Sujith Puthiyaveetil

Title:

Associate Professor

PhD Granting Institution:

Queen Mary University of London

Contact:

Email Address: spveetil@purdue.edu
Office Phone: 765-494-8339
Lab Website Link: https://ag.purdue.edu/department/biochem/labs/puthiyaveetil-lab/

Primary Training Group:

Plant Biology

Secondary Training Groups:

Biomolecular Structure and Biophysics, Membrane Biology

Research Areas:

Regulation of chloroplast gene expression in plants and algae Structure, function, and biogenesis of thylakoid protein complexes

Current Projects:

1. Function and evolution of chloroplast two-component systems Chloroplasts originated from free-living cyanobacteria through endosymbiotic evolution and retain several bacterial features, including two-component signaling systems. Using Arabidopsis thaliana and Phaeodactylum tricornutum as model systems, our research explores chloroplast two-component systems in plants and algae, focusing on their signaling mechanisms, evolutionary trajectories, and physiological roles. A deeper understanding of these systems could enable the reengineering of photosynthesis to enhance efficiency and abiotic stress tolerance in crop plants and biofuel-producing algae. 2. Biogenesis and repair of photosystem II Photosystem II (PSII) uses sunlight to split water, driving oxygenic photosynthesis and thus supporting nearly all life on Earth. However, this remarkable water-splitting reaction also makes PSII highly susceptible to irreversible photooxidative damage. Our research investigates the role of post-translational modifications in the repair and maintenance of PSII. In plants, PSII is a massive supercomplex (~1.4 MDa) composed of a dimeric reaction center core and an extensive peripheral antenna system.

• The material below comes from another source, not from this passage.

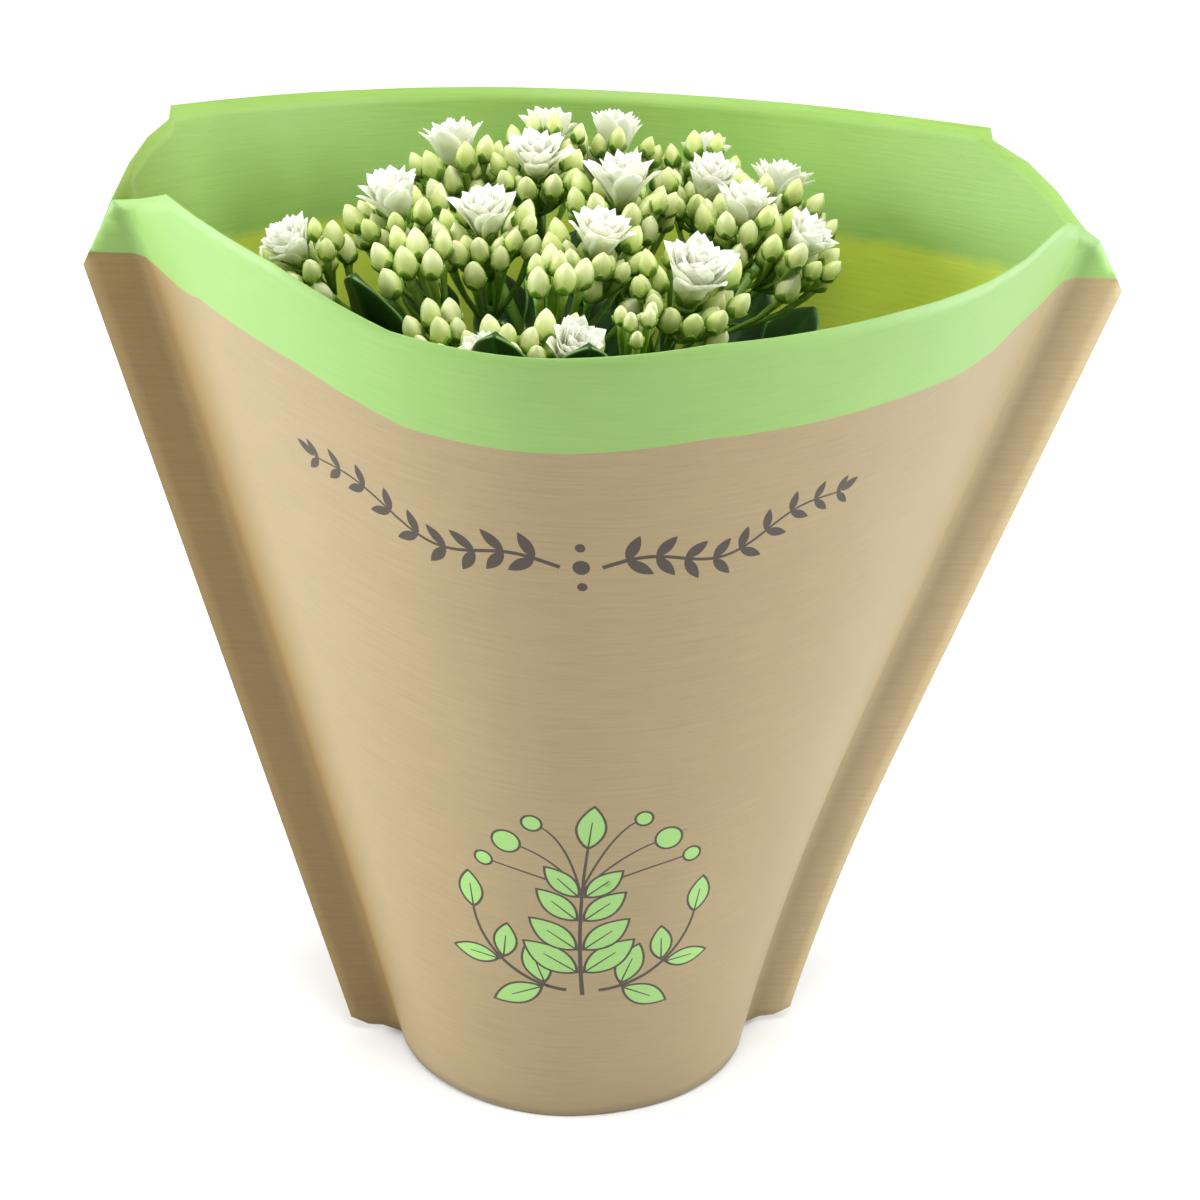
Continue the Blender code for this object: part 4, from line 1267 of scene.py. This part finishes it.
def bud_sepals(patch, centre, axis, across, up, radius, size, turn):
    """Four narrow green leaves that lie against the bud's lower part."""
    for k in range(4):
        middle = turn + math.pi / 4 + k * math.pi / 2
        outer = []
        inner = []
        for t in np.linspace(0, 1, 6):
            angles = middle + 0.66 * (1 - t ** 1.8) * np.linspace(-1, 1, 5) + 0.02 * np.arange(5)
            high = 0.01 + SEPAL_REACH * t
            body = radius * np.interp(high, *BUD_PROFILE.T)
            outer.append(bud_ring(centre, axis, across, up, high, body + 0.16 + 0.22 * t, size, angles))
            inner.append(bud_ring(centre, axis, across, up, high, body - 0.12 + 0.18 * t, size, angles))
        tones = np.repeat(np.linspace(0.3, 0.5, 6)[:, None], 5, axis=1)
        patch.blade(np.array(outer), np.array(inner), tones)


def four_blades(patch, feet, axis, turn, *shape):
    """Narrow green blades round an axis: a bloom's sepals or the small leaves on a stalk."""
    for k, foot in enumerate(feet):
        out = ray(*square_axes(axis), turn + k * math.pi / 2)
        rib_petal(patch, foot, axis, out, *shape, SEPAL_SKIN)


def petal_profile(t):
    return (1 - 0.6 * (1 - t) ** 2) * (1 - t ** 3.4) ** 0.9


def rib_petal(patch, base, axis, out, lean_foot, lean_tip, length, width, cup, start, radius, tone, skin):
    """A curved pointed blade that rises from a ring round the axis and leans out.

    Cup is how far its edges curl up, as a share of its half width. Start is the ring's height over the base.
    """
    t = np.linspace(0, 1, PETAL_ROWS) ** 0.85
    lean = blend((lean_foot, lean_tip), t ** 1.2)
    step = np.diff(t, prepend=0.0) * length
    reach = radius + np.cumsum(np.sin(lean) * step)
    high = start + np.cumsum(np.cos(lean) * step)
    middle = base + out * reach[:, None] + axis * high[:, None]
    face = -np.cos(lean)[:, None] * out + np.sin(lean)[:, None] * axis
    across = np.cross(axis, out)
    hands = PETAL_HANDS
    half = width / 2 * petal_profile(t) + 0.04
    point = middle[:, None] + across * (half[:, None] * hands)[..., None]
    point = point + face[:, None] * (cup * half[:, None] * hands ** 2)[..., None]
    thick = face[:, None] * skin * (1 - 0.65 * hands ** 2)[None, :, None] / 2
    tones = np.repeat(blend(tone, t)[:, None], len(hands), axis=1)
    patch.blade((point + thick)[:, ::-1], (point - thick)[:, ::-1], tones)


def add_bud(patch, root, centre, size, axis, turn, draw, share=1.0):
    """A bud on its pedicel, with its calyx. Draw lightens or darkens it, and share thins its pedicel."""
    across, up = square_axes(axis)
    radius = BUD_RADIUS * size * SLIM
    angles = whole_turn(BUD_SIDES)
    seam = np.abs(np.cos(2 * (angles - turn))) ** 8
    rings = []
    tones = []
    for t, r in BUD_PROFILE:
        groove = 0.11 * min(1.0, t * 3)
        rings.append(bud_ring(centre, axis, across, up, t, radius * r * (1 - groove * seam), size, angles))
        tones.append(0.66 + 0.34 * t ** 0.8 + draw - 0.06 * seam)
    patch.loft(rings, np.clip(tones, 0.52, 1.0))
    foot = centre - axis * (0.5 * BUD_LENGTH * size + 0.1)
    bud_sepals(patch, centre, axis, across, up, radius, size, turn)
    ends = pedicel(root, foot, axis)
    radii = [0.62 * share, 0.6 * share, 0.62 * share, 0.85, radius * 0.52]
    patch.tube(ends, radii, [0.3, 0.38, 0.44, 0.48, 0.5], 7)


def pedicel(root, foot, axis):
    """A slightly bent run from the stalk to a flower's foot."""
    reach = np.linalg.norm(foot - root)
    bend = foot - axis * reach * 0.45
    return bent(root, bend, foot, (0.0, 0.3, 0.62, 0.9, 1.0))


def bud_rings(centre, size, axis, draw):
    """Places round a bloom: close under its petals, and just past their tips."""
    across, up = square_axes(axis)
    places = []
    for count, reach, rise in BUD_RINGS:
        start = draw.uniform(0, 2 * math.pi)
        for k in range(count):
            angle = start + 2 * math.pi * (k + draw.uniform(-0.25, 0.25)) / count
            out = ray(across, up, angle)
            places.append(centre + out * reach * size + axis * (rise + draw.uniform(-1.4, 1.0)) * size)
    return places


def shown_buds(heads):
    """Each head's buds: the model's, drawn together, and smaller ones among them, all kept apart."""
    draw = np.random.default_rng(SEED + 9)
    fixed = []
    for head in heads:
        for centre, size, axis in head.blooms:
            fixed += [(centre + axis * way, BLOOM_RADIUS * size * share) for way, share in KEPT_FREE]
    owners = []
    centres = []
    for index, head in enumerate(heads):
        middle = np.mean([centre for centre, *_ in head.blooms + head.buds], axis=0)
        gather, share, lift = FRONT_HEADS.get(head.spray.name, (GATHER, 1.0, 0.0))
        for centre, size in head.buds:
            owners.append((index, size * share, True))
            centres.append(middle + (centre - middle) * gather + np.array((0, 0, lift)))
        for bloom in head.blooms:
            for place in bud_rings(*bloom, draw):
                owners.append((index, draw.uniform(*RING_BUD_SIZES), False))
                centres.append(place)
    centres = np.array(centres)
    radii = np.array([BUD_RADIUS * SLIM * size + 0.25 for _, size, _ in owners])
    weight = np.array([0.6 if main else 1.0 for _, _, main in owners])[:, None]
    blooms = np.array([centre for centre, _ in fixed])
    bloom_reach = radii[:, None] + np.array([radius for _, radius in fixed])[None, :]
    among = radii[:, None] + radii[None, :] + 0.15
    np.fill_diagonal(among, 0.0)
    samples = leaf_samples()
    for _ in range(BUD_ROUNDS):
        centres = centres + push_away(centres, centres, among) * weight
        centres = centres + push_away(centres, blooms, bloom_reach)
        centres = centres + push_away(centres, samples, radii[:, None] + 1.6)
    mine = [[] for _ in heads]
    for (owner, size, main), centre in zip(owners, centres):
        mine[owner].append((centre, size, main))
    return mine


def make_spray(head, buds, finish, draw):
    """A stalk, its knob, and the pedicels, sepals and buds that leave it."""
    patch = Patch()
    shares = np.linspace(0, 1, 14)
    points = stalk_curve(head, shares)
    patch.tube(points, 1.36 - 0.16 * shares, 0.16 + 0.26 * shares, 12)
    last = unit(points[-1] - points[-2])
    knob = [head.hub + last * way for way in (-2.2, -0.4, 0.9, 1.6)]
    patch.tube(knob, [1.25, 1.5, 1.2, 0.3], [0.26, 0.28, 0.3, 0.3], 10)
    roots = []
    for centre, size, axis in head.blooms:
        root = head.hub - last * 0.5
        foot = centre - axis * BLOOM_BASE * size
        ends = pedicel(root, foot - axis * 2.6, axis) + [foot - axis * 1.0, foot - axis * 0.3]
        patch.tube(ends, BLOOM_TUBE[0] + [2.0 * size, 2.3 * size], BLOOM_TUBE[1], 10)
        feet = [foot - axis * 1.2] * 4
        shape = (0.15, 0.75, 4.6 * size, 2.5 * size, 0.35, 0.0, 1.44 * size, (0.2, 0.46))
        four_blades(patch, feet, axis, 0.4, *shape)
        roots.append((root, foot))
    mains = sorted((bud for bud in buds if bud[2]), key=lambda bud: -bud[0][2])
    for k, (centre, size, _) in enumerate(mains):
        root = head.hub - last * (1.0 + ROOT_STEP * k)
        axis = facing(centre, head.hub, BUD_UPRIGHT)
        add_bud(patch, root, centre, size, axis, 0.7 * k, draw.uniform(-0.05, 0.05))
        roots.append((root, centre - axis * BUD_LENGTH * size * 0.5))
    for centre, size, main in buds:
        if not main:
            forks = (root + (foot - root) * 0.45 for root, foot in roots)
            near = min(forks, key=lambda fork: np.linalg.norm(fork - centre))
            axis = facing(centre, near, BUD_UPRIGHT)
            add_bud(patch, near, centre, size, axis, 9.1 * size, draw.uniform(-0.12, 0.02), 0.8)
    feet = [head.hub - last * way for way in (2.0, 3.4, 2.0, 3.4)]
    four_blades(patch, feet, last, 1.1, 0.5, 0.9, 5.0, 1.9, 0.3, 0.0, 0.9, (0.2, 0.42))
    dress(patch.make("spray_" + head.spray.name + "_buds", [finish]), "bud", "spray_" + head.spray.name)


def make_bloom(number, centre, size, axis, finish, draw):
    """A double flower: pointed petals in a golden-angle spiral, spreading outside and upright inside."""
    patch = Patch()
    base = centre - axis * BLOOM_BASE * size
    across, up = square_axes(axis, 0.9 * number)
    wide = PETAL_LEAN + draw.uniform(-PETAL_LEAN_RANGE, PETAL_LEAN_RANGE)
    for k in range(PETALS):
        share = k / (PETALS - 1)
        angle = k * GOLDEN_ANGLE + draw.uniform(-0.1, 0.1)
        out = ray(across, up, angle)
        tip = blend((wide, math.radians(6)), share ** 0.8) + draw.uniform(-0.12, 0.12)
        foot = tip * blend((0.35, 0.75), share)
        length = blend(PETAL_LENGTH, share) * size * draw.uniform(0.9, 1.04)
        width, radius, start = (blend(ends, share) * size for ends in (PETAL_WIDTH, PETAL_RING, PETAL_START))
        tones = (0.05 + 0.2 * share, 1.0)
        rib_petal(patch, base, axis, out, foot, tip, length, width, 0.28, start, radius, tones, PETAL_SKIN)
    dress(patch.make(f"flower_{number:02d}", [finish]), "petal", f"bloom_{number:02d}")


def make_plant():
    heads = flower_heads()
    leaves = leaf_places()
    finishes = [leaf_material(), stem_material()]
    for shoot in range(len(SHOOT_AZIMUTHS)):
        make_shoot(shoot, leaves, heads, finishes)
    buds = shown_buds(heads)
    bud = bud_material()
    petal = petal_material()
    draw = np.random.default_rng(SEED + 3)
    number = 0
    for head, mine in zip(heads, buds):
        make_spray(head, mine, bud, draw)
        for centre, size, axis in head.blooms:
            number += 1
            make_bloom(number, centre, size, axis, petal, draw)


# Stage, light and camera
CAMERA_ELEVATION = 28.30
CAMERA_AZIMUTH = -9.97
CAMERA_ROLL = 5.0
CAMERA_DISTANCE = 513.5
CAMERA_TARGET = (0.0, 0.0, 116.6)
FOCAL_PIXELS = 2363.6
PHOTO_WIDTH = 1200
SENSOR_WIDTH = 36.0
WORLD_LIGHT = 0.62
SIDE_TINT = (0.93, 0.97, 1.0)
FLOOR_HALF = 7.0  # metres, as are the lights' places and sizes
FAR_FLOOR = (0.75, 1.1)  # from here to there the floor takes a faint light of its own, so that it stays pale
FAR_GLOW = 0.42
# Name, place, what it faces, width, height, power and colour.
LIGHTS = (
    ("left_window", (-1.08, 0.12, 0.3), (0, 0, 0.1), 0.45, 0.9, 19.0, SIDE_TINT),
    ("right_window", (1.08, 0.02, 0.3), (0, 0, 0.1), 0.45, 0.9, 14.0, SIDE_TINT),
    ("ceiling", (0.0, -0.2, 1.3), (0, 0, 0.15), 0.9, 0.9, 15.0, (1, 1, 1)),
)


def make_camera():
    """The photograph's view, with its slight roll."""
    high, turn, roll = (math.radians(a) for a in (CAMERA_ELEVATION, CAMERA_AZIMUTH, CAMERA_ROLL))
    back = Vector((math.sin(turn) * math.cos(high), -math.cos(turn) * math.cos(high), math.sin(high)))
    right = (-back).cross(Vector((0, 0, 1))).normalized()
    up = right.cross(-back)
    across = right * math.cos(roll) + up * math.sin(roll)
    over = up * math.cos(roll) - right * math.sin(roll)
    data = bpy.data.cameras.new("camera")
    data.sensor_width = SENSOR_WIDTH
    data.lens = FOCAL_PIXELS / PHOTO_WIDTH * data.sensor_width
    data.clip_start = 0.01
    camera = linked("camera", data)
    place = (Vector(CAMERA_TARGET) + back * CAMERA_DISTANCE) * MM
    camera.matrix_world = Matrix.Translation(place) @ Matrix((across, over, back)).transposed().to_4x4()
    bpy.context.scene.camera = camera


def area_light(name, place, target, width, height, power, colour):
    data = bpy.data.lights.new(name, "AREA")
    data.shape = "RECTANGLE"
    data.size = width
    data.size_y = height
    data.energy = power
    data.color = colour
    light = linked(name, data)
    light.location = place
    light.rotation_euler = (Vector(target) - Vector(place)).to_track_quat("-Z", "Y").to_euler()


def make_stage():
    """A pale floor, an even white world and three soft lights."""
    mesh = bpy.data.meshes.new("floor")
    corners = [(x * FLOOR_HALF, y * FLOOR_HALF, 0) for x, y in ((-1, -1), (1, -1), (1, 1), (-1, 1))]
    mesh.from_pydata(corners, [], [(0, 1, 2, 3)])
    floor = linked("floor", mesh)
    g = Graph("pale_floor", Roughness=0.9, Specular_IOR_Level=0.1)
    place = g.place()
    g.colour(g.ramp(g.noise(place, 3.0), ((0.3, (0.86, 0.86, 0.86, 1)), (0.7, (0.9, 0.9, 0.9, 1)))))
    away = g.add("VectorMath", {0: place}, operation="LENGTH").outputs["Value"]
    g.shader.inputs["Emission Color"].default_value = (1, 1, 1, 1)
    g.wire(g.span(away, *FAR_FLOOR, 0.0, FAR_GLOW), "Emission Strength")
    mesh.materials.append(g.material)
    world = bpy.data.worlds.new("studio")
    world.use_nodes = True
    world.node_tree.nodes["Background"].inputs["Color"].default_value = (1, 1, 1, 1)
    world.node_tree.nodes["Background"].inputs["Strength"].default_value = WORLD_LIGHT
    bpy.context.scene.world = world
    for light in LIGHTS:
        area_light(*light)
    bpy.context.scene.view_settings.view_transform = "Standard"


make_camera()
make_stage()
make_sleeve()
make_pot()
make_soil()
make_plant()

We are particularly interested in understanding how this intricate complex — comprising a baroque mixture of polypeptides, pigments, and metal cofactors — is synthesized and assembled de novo.

Importance of Interdisciplinary Research:

The complexity of our research, which spans chloroplast signaling pathways and the biogenesis of photosynthetic protein complexes, necessitates an interdisciplinary approach. Our investigation of chloroplast two-component systems integrates evolutionary biology, genomics, molecular signaling, and algal and plant physiology. In parallel, our study of Photosystem II repair and assembly draws on structural biology, protein biochemistry, photobiology, and post-translational regulation. Bridging these diverse fields requires cross-disciplinary methods and perspectives to fully understand how chloroplasts function as dynamic and environmentally responsive organelles. This integrated view not only advances fundamental science but also supports applied efforts to engineer more efficient and stress resilient photosynthetic organisms for agriculture and bioenergy.